We’ve since migrated to a native FoundationDB and SQLite hybrid setup, but this approach would have been really helpful for early-stage prototyping with a higher performance ceiling (thanks to FDB sharding) than a single-node Redis with AOF.

Related: Redis Cluster is a world of pain when handling clustering keys and cross-node queries and orchestration. DragonflyDB is chasing after the market of companies considering sharding Redis because of performance issues by providing better single-node performance. There's probably an alternative approach that could work by using an architecture like this.

danpalmer|1 year ago

The awesome thing about Redis is that it's less a "cache" and more a set of fast network-shared, generic data structures. To have that then also be transactional and durable would be really handy sometimes.

robertlagrant|1 year ago

> more a set of fast network-shared, generic data structures

Exactly. It's a distributed list, map, etc that is often used as a cache, and sometimes as a queue, but it's bigger than all that.

hobobaggins|1 year ago

If only it wasn't Java.. but it looks very cool anyway.

anonzzzies|1 year ago

I was discussing this with a colleague; Java is supposed to be some of the most performant runtimes and yet, every time when someone introduces anything in Java, literally everyone tech in the company goes 'aw shit no Java please'. You can show me a running top processlist without the names of the processes and i'll point out the Java processes to you. And it seems that companies can make viable businesses around porting to Rust/Go/C++ of (Apache) Java projects because they are so resource intensive and slow (unless you spin up 10000 nodes). Why is anyone using it still outside legacy?

tasn|1 year ago

One thing I wish redis had is the ability to extend itself beyond its memory capacity. So if I run out of memory, just move some stuff to disk. Or if I'm using persisted redis, just free up some memory.

Maybe this is it.

adulau|1 year ago

If you're looking for a Redis-compatible key-value store, kvrocks[1][2] is an excellent choice. We've used it in many projects, and it's proven to be very stable. Since it's based on RocksDB, it doesn't have the memory limitations of Redis and the license delirium ;-)

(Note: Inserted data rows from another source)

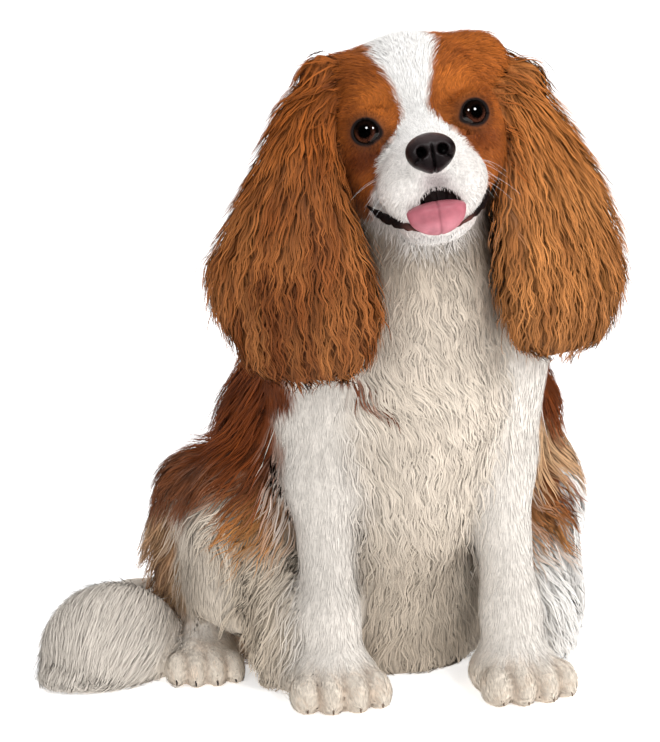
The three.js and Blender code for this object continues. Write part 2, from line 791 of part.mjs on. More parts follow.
const COLOUR_OF = {
  head: "chestnut",
  lower_jaw: "white",
  nose: "nose",
  lips: "lip",
  tongue: "tongue",
  eye_left: "eye",
  eye_right: "eye",
  neck: "white",
  torso: "chestnut",
  chest: "white",
  foreleg_left: "white",
  foreleg_right: "white",
  forepaw_left: "white",
  forepaw_right: "white",
  thigh_left: "chestnut",
  thigh_right: "chestnut",
  hindpaw_left: "white",
  hindpaw_right: "white",
  tail: "white",
  ear_left: "ear",
  ear_right: "ear",
};

const finished = new Map();
const rooms = [];
const shells = [];

// Adds a part cut clear of the floor and of every part before it, and keeps its largest closed surface.
function place(name, { solid, room, shell = room }, against = rooms) {
  const free = solid.subtract(wasm.Manifold.union([belowFloor, ...against]));
  const [largest] = free.decompose().sort((a, b) => b.volume() - a.volume());
  finished.set(name, largest);
  rooms.push(room);
  shells.push(shell);
}

const NOSTRIL = new THREE.CylinderGeometry(1.7, 2.4, 9, 6);
function nostrils(solid) {
  return [LEFT, RIGHT].reduce((left, side) => {
    const local = new THREE.Matrix4()
      .makeRotationFromEuler(new THREE.Euler(degrees(8), 0, degrees(side * 26), "ZXY"))
      .setPosition(side * 7.2, -93, -20);
    return left.subtract(geometrySolid(NOSTRIL, headFrame.clone().multiply(local)));
  }, solid);
}

place("eye_left", eyePart(LEFT));
place("eye_right", eyePart(RIGHT));
place("tongue", tonguePart);
place("lips", lipPart);
place("nose", { ...nosePart, solid: nostrils(nosePart.solid) });
rooms.push(mouthHollow);
place("head", {
  ...headPart,
  solid: wasm.Manifold.union([headPart.solid, lids(LEFT), lids(RIGHT)]),
});
place("lower_jaw", jawPart);
[LEFT, RIGHT].forEach((side) => {
  const hand = side === LEFT ? "left" : "right";
  place(`forepaw_${hand}`, forepawPart(side));
  place(`foreleg_${hand}`, forelegPart(side));
  place(`hindpaw_${hand}`, hindpawPart(side));
  place(`thigh_${hand}`, thighPart(side));
});
place("chest", chestPart);
place("torso", torsoPart);
place("neck", neckPart);
place("tail", tailPart, shells);
place("ear_left", earPart(LEFT), shells);
place("ear_right", earPart(RIGHT), shells);

const dog = new THREE.Group();
finished.forEach((solid, name) => {
  const { vertProperties, triVerts, numProp } = solid.getMesh();
  const positions = new Float32Array((vertProperties.length / numProp) * 3);
  for (let i = 0; i * numProp < vertProperties.length; i += 1)
    positions.set(vertProperties.slice(i * numProp, i * numProp + 3), i * 3);
  const geometry = new THREE.BufferGeometry();
  geometry.setAttribute("position", new THREE.BufferAttribute(positions, 3));
  geometry.setIndex(new THREE.BufferAttribute(triVerts, 1));
  geometry.computeVertexNormals();
  const material = new THREE.MeshStandardMaterial({
    color: COLOURS[COLOUR_OF[name]],
    roughness: 0.8,
    metalness: 0,
  });
  const mesh = new THREE.Mesh(geometry, material);
  mesh.name = name;
  dog.add(mesh);
});

export default dog;
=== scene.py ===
"""Looks of the sitting spaniel: skin, coat, eyes, nose, tongue, claws, light and camera.

Forms are worked out in millimetres in the frame of the solids (+Z up, the dog faces -Y, its left is +X)
and turned into metres when a mesh is made.
"""

import math

import bpy
import numpy as np
from mathutils import Matrix, Vector


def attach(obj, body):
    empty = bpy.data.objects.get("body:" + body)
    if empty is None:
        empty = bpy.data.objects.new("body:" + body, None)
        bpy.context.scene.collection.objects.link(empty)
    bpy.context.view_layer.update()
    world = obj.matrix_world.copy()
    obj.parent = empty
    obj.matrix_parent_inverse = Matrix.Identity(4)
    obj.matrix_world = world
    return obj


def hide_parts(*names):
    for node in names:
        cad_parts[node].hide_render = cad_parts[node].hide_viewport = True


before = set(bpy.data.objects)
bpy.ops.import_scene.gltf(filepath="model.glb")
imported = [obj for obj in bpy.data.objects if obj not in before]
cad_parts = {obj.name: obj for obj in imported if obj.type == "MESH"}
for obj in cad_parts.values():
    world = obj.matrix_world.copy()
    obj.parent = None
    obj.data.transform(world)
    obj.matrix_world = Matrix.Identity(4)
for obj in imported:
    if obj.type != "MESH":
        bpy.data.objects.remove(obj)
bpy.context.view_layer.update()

MM = 0.001
RIGHT = -1
LEFT = 1
SIDES = (LEFT, RIGHT)
LABELS = {LEFT: "left", RIGHT: "right"}
BODY = "root"

# Driving sizes, the same as the solids'
HEAD_AT = (-4, -104, 361)
HEAD_TURN = {"yaw": -14, "pitch": -8, "roll": -10}
EYE_RADIUS = 12.5
EYE_AT = (30, -41, 2)
LEG_SIDE = 59
ELBOW_HEIGHT = 140
WRIST_HEIGHT = 50
PAW = {"width": 35, "length": 38, "height": 27}
HIND_PAW = {"width": 28, "length": 34, "height": 24}
PAW_FRONT = {LEFT: -134, RIGHT: -116}
HIND_PAW_AT = {LEFT: (104, -42), RIGHT: (131, -50)}
KNEE_SIDE = {LEFT: 99, RIGHT: 84}
TOE_SIDES = (-0.66, -0.24, 0.24, 0.66)
EAR_TURN = 30
EAR_STATIONS = {
    RIGHT: [
        ((-62, -96, 388), 18, 14),
        ((-73, -104, 375), 21, 17),
        ((-84, -119, 347), 27, 20),
        ((-92, -127, 316), 38, 24),
        ((-96, -131, 282), 54, 27),
        ((-92, -134, 256), 55, 27),
        ((-88, -138, 233), 43, 22),
    ],
    LEFT: [
        ((44, -96, 400), 14, 14),
        ((59, -102, 388), 24, 17),
        ((71, -113, 360), 37, 20),
        ((82, -122, 323), 50, 24),
        ((88, -127, 288), 57, 27),
        ((89, -131, 259), 57, 27),
        ((87, -135, 241), 48, 22),
    ],
}
TAIL_ROUTE = [(-25, 84, 34), (-95, 92, 20), (-160, 52, 18), (-186, 0, 21), (-200, -34, 18)]


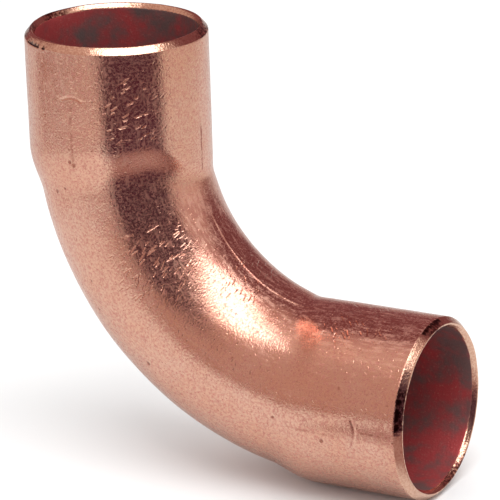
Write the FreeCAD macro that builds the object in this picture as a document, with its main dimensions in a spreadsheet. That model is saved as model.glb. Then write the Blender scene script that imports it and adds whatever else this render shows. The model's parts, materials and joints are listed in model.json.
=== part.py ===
import FreeCAD, Part
import os

import Sketcher

# Ninety-degree long-radius pipe elbow for capillary soldering, bent and formed from one length of
# copper tube. The bend lies in the XZ plane. The origin is the centre of the tube stop in the upper
# socket: +Z runs out of that socket's mouth, and +X is the way the side socket opens.

SIZES = (
    ("socket_bore", 15.12, "inside diameter of a socket, for 15 mm tube with a capillary gap"),
    ("wall", 1.0, "wall thickness"),
    ("socket_depth", 10.6, "mouth to tube stop"),
    ("centre_to_face", 33.0, "crossing of the two socket axes to each mouth"),
    ("bend_radius", 23.25, "radius of the bend's centre line"),
    ("bend_outside", 15.9, "outside diameter of the tube round the bend"),
    ("shoulder_start", 2.1, "degrees of bend already turned at the tube stop"),
    ("shoulder_sweep", 14.4, "degrees of bend that the shoulder takes"),
    ("bevel_length", 0.65, "outer bevel of a mouth, along the axis"),
    ("bevel_width", 0.55, "outer bevel of a mouth, across the wall"),
    ("lead_in_length", 0.45, "inner lead-in of a mouth, along the axis"),
    ("lead_in_width", 0.3, "inner lead-in of a mouth, across the wall"),
)
SHOULDER_STEPS = 4
HALF_BEND = 45.0

SOCKET_OUTER = "(Sizes.socket_bore / 2 + Sizes.wall)"
SOCKET_INNER = "(Sizes.socket_bore / 2)"
BEND_OUTER = "(Sizes.bend_outside / 2)"
BEND_INNER = "(Sizes.bend_outside / 2 - Sizes.wall)"
BEND_CENTRE_Z = "(Sizes.bend_radius + Sizes.socket_depth - Sizes.centre_to_face)"


def write_sizes(document):
    """The driving dimensions, in millimetres and degrees, one to a row."""
    sheet = document.addObject("Spreadsheet::Sheet", "Sizes")
    for row, (alias, value, meaning) in enumerate(SIZES, start=1):
        sheet.set(f"A{row}", alias)
        sheet.set(f"B{row}", str(value))
        sheet.set(f"C{row}", meaning)
        sheet.setAlias(f"B{row}", alias)
    document.recompute()
    return sheet


def new_sketch(body, name, role):
    """A sketch on one of the body's own origin planes."""
    sketch = body.newObject("Sketcher::SketchObject", name)
    plane = next(item for item in body.Origin.OriginFeatures if item.Role == role)
    sketch.AttachmentSupport = [(plane, "")]
    sketch.MapMode = "FlatFace"
    return sketch


def drive(sketch, name, constraint, expression):
    """Add a named constraint whose value comes from the sheet."""
    index = sketch.addConstraint(constraint)
    sketch.renameConstraint(index, name)
    sketch.setExpression(f"Constraints.{name}", expression)


def draw_ring(sketch, centre_x, outer, inner):
    """Two circles with one centre on the sketch's horizontal axis: the tube's section."""
    start = FreeCAD.Vector(centre_x, 0, 0)
    normal = FreeCAD.Vector(0, 0, 1)
    outside = sketch.addGeometry(Part.Circle(start, normal, 8.0), False)
    inside = sketch.addGeometry(Part.Circle(start, normal, 7.0), False)
    sketch.addConstraint(Sketcher.Constraint("Coincident", inside, 3, outside, 3))
    sketch.addConstraint(Sketcher.Constraint("PointOnObject", outside, 3, -1))
    drive(sketch, "outer", Sketcher.Constraint("Radius", outside, 8.0), outer)
    drive(sketch, "inner", Sketcher.Constraint("Radius", inside, 7.0), inner)
    return outside


def stop_section(body):
    """The socket's section at its tube stop, across the upper socket's axis."""
    sketch = new_sketch(body, "stop_section", "XY_Plane")
    ring = draw_ring(sketch, 0.0, SOCKET_OUTER, SOCKET_INNER)
    sketch.addConstraint(Sketcher.Constraint("PointOnObject", ring, 3, -2))
    return sketch


def bend_section(body, name, angle, outer, inner, radius):
    """The tube's section where the bend has turned by an angle, drawn from the bend's centre."""
    sketch = new_sketch(body, name, "XY_Plane")
    rotation = FreeCAD.Rotation(FreeCAD.Vector(0, -1, 0), HALF_BEND)
    sketch.AttachmentOffset = FreeCAD.Placement(FreeCAD.Vector(radius, 0, 0), rotation)
    sketch.setExpression("AttachmentOffset.Base.x", "Sizes.bend_radius")
    sketch.setExpression("AttachmentOffset.Base.z", BEND_CENTRE_Z)
    sketch.setExpression("AttachmentOffset.Rotation.Angle", angle)
    ring = draw_ring(sketch, -radius, outer, inner)
    reach = Sketcher.Constraint("DistanceX", ring, 3, -1, 1, radius)
    drive(sketch, "reach", reach, "Sizes.bend_radius")
    return sketch


def bend(body, radius):
    """The curved middle: the tube's section turned about the bend's axis, both ways from its middle."""
    section = bend_section(body, "bend_section", str(HALF_BEND), BEND_OUTER, BEND_INNER, radius)
    feature = body.newObject("PartDesign::Revolution", "bend")
    feature.Profile = section
    feature.ReferenceAxis = (section, ["V_Axis"])
    feature.Midplane = True
    feature.Angle = HALF_BEND
    feature.setExpression("Angle", "90 - 2 * (Sizes.shoulder_start + Sizes.shoulder_sweep)")
    return feature


def ease(share):
    """Smooth step from 0 to 1, level at both ends."""
    return share * share * (3 - 2 * share)


def shoulder(body, radius):
    """The sunk step between socket and bend, lofted through sections that follow the bend."""
    sections = []
    for step in range(1, SHOULDER_STEPS + 1):
        share = step / SHOULDER_STEPS
        angle = f"Sizes.shoulder_start + Sizes.shoulder_sweep * {share}"
        outer = f"{SOCKET_OUTER} + ({BEND_OUTER} - {SOCKET_OUTER}) * {ease(share)}"
        inner = f"{SOCKET_INNER} + ({BEND_INNER} - {SOCKET_INNER}) * {ease(share)}"
        sections.append(bend_section(body, f"shoulder_section_{step}", angle, outer, inner, radius))
    feature = body.newObject("PartDesign::AdditiveLoft", "shoulder")
    feature.Profile = stop_section(body)
    feature.Sections = sections
    return feature


def socket_wall(body, size):
    """Half section of the socket's wall, with the outer bevel and the inner lead-in of its mouth."""
    sketch = new_sketch(body, "socket_wall", "XZ_Plane")
    inner = size.socket_bore / 2
    outer = inner + size.wall
    depth = size.socket_depth
    corners = (
        (inner, 0),
        (outer, 0),
        (outer, depth - size.bevel_length),
        (outer - size.bevel_width, depth),
        (inner + size.lead_in_width, depth),
        (inner, depth - size.lead_in_length),
    )
    points = [FreeCAD.Vector(x, y, 0) for x, y in corners]
    for start, end in zip(points, points[1:] + points[:1]):
        sketch.addGeometry(Part.LineSegment(start, end), False)
    stop, outside, bevel, face, lead_in, bore = range(len(points))
    for edge in range(len(points)):
        following = (edge + 1) % len(points)
        sketch.addConstraint(Sketcher.Constraint("Coincident", edge, 2, following, 1))
    sketch.addConstraint(Sketcher.Constraint("PointOnObject", stop, 1, -1))
    sketch.addConstraint(Sketcher.Constraint("Horizontal", stop))
    sketch.addConstraint(Sketcher.Constraint("Vertical", outside))
    sketch.addConstraint(Sketcher.Constraint("Horizontal", face))
    sketch.addConstraint(Sketcher.Constraint("Vertical", bore))
    across = (
        ("bore_radius", (-1, 1, stop, 1), inner, "Sizes.socket_bore / 2"),
        ("wall", (stop, 1, stop, 2), size.wall, "Sizes.wall"),
        ("bevel_width", (bevel, 2, bevel, 1), size.bevel_width, "Sizes.bevel_width"),
        ("lead_in_width", (lead_in, 2, lead_in, 1), size.lead_in_width, "Sizes.lead_in_width"),
    )
    along = (
        ("depth", (-1, 1, face, 1), depth, "Sizes.socket_depth"),
        ("bevel_length", (bevel, 1, bevel, 2), size.bevel_length, "Sizes.bevel_length"),
        ("lead_in_length", (lead_in, 2, lead_in, 1), size.lead_in_length, "Sizes.lead_in_length"),
    )
    for kind, dimensions in (("DistanceX", across), ("DistanceY", along)):
        for name, ends, value, expression in dimensions:
            drive(sketch, name, Sketcher.Constraint(kind, *ends, value), expression)
    return sketch


def socket(body, size):
    """The upper socket: its wall turned about its own axis."""
    wall = socket_wall(body, size)
    feature = body.newObject("PartDesign::Revolution", "socket")
    feature.Profile = wall
    feature.ReferenceAxis = (wall, ["V_Axis"])
    feature.Angle = 360.0
    return feature


def mirror_ends(body, features, middle):
    """The side socket and its shoulder: the upper ones mirrored across the middle of the bend."""
    feature = body.newObject("PartDesign::Mirrored", "side_end")
    feature.Originals = features
    feature.MirrorPlane = (middle, [""])
    body.Tip = feature
    return feature


def elbow_body(document, size):
    body = document.addObject("PartDesign::Body", "elbow_body")
    body.Label = "elbow_body"
    curve = bend(body, size.bend_radius)
    document.recompute()
    step = shoulder(body, size.bend_radius)
    document.recompute()
    cup = socket(body, size)
    document.recompute()
    mirror_ends(body, [step, cup], curve.Profile[0])
    return body


def check(document, bodies):
    """Stop before anything is written if a feature failed or a body isn't one sound solid."""
    for item in document.Objects:
        if "Invalid" in item.State or "Error" in item.State:
            raise RuntimeError(f"{item.Name} did not compute: {item.State}")
    for body in bodies:
        shape = body.Shape
        if shape.isNull() or not shape.isValid() or len(shape.Solids) != 1:
            raise RuntimeError(f"{body.Label} is not one valid solid")


def main():
    document = FreeCAD.newDocument("pipe_elbow")
    size = write_sizes(document)
    bodies = [elbow_body(document, size)]
    document.recompute()
    check(document, bodies)
    os.makedirs("parts", exist_ok=True)
    for body in bodies:
        body.Shape.exportStep(f"parts/{body.Label}.step")
        box = body.Shape.optimalBoundingBox(False, False)
        print(f"{body.Label}: {body.Shape.Volume:.1f} mm3, {len(body.Shape.Faces)} faces")
        print(f"  x {box.XMin:.2f} to {box.XMax:.2f}, y {box.YMin:.2f} to {box.YMax:.2f}, "
              f"z {box.ZMin:.2f} to {box.ZMax:.2f}")


main()
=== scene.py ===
import json
import math

import bpy
import numpy as np
from mathutils import Matrix, Vector


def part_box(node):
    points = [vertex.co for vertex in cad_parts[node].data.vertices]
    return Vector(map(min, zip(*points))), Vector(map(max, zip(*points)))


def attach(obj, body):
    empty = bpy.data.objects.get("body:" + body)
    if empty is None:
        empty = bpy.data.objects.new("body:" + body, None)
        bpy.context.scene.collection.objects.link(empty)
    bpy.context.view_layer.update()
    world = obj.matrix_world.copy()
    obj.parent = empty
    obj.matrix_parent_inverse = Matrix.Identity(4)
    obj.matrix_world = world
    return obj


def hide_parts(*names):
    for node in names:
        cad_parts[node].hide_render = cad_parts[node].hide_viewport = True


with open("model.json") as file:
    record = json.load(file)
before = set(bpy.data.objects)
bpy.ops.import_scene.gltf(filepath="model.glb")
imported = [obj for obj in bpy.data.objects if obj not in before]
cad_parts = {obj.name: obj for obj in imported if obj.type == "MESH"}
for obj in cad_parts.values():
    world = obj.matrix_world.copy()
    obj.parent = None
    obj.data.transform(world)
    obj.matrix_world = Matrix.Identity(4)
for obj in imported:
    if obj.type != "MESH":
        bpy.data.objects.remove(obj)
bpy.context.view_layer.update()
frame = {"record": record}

# The copper elbow as one closed mesh swept along the tube's centre line, with a worn copper
# material, a pale floor, soft studio light and the camera. Lengths are in metres, and angles round
# the tube are in degrees: 0 faces the centre of the bend, 90 is +Y, 180 the back and 270 is -Y.

MM = 0.001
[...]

[1] https://kvrocks.apache.org/ [2] https://github.com/apache/kvrocks

cluckindan|1 year ago

The naming implies it’s a KDE desktop process monitoring tool with history graphs.

dangoodmanUT|1 year ago

Damnit this has been in my ideas list for a long time

dangoodmanUT|1 year ago

Oh it’s in Java we’re good

ddorian43|1 year ago

Much easier to do OLAP. OLTP is way harder.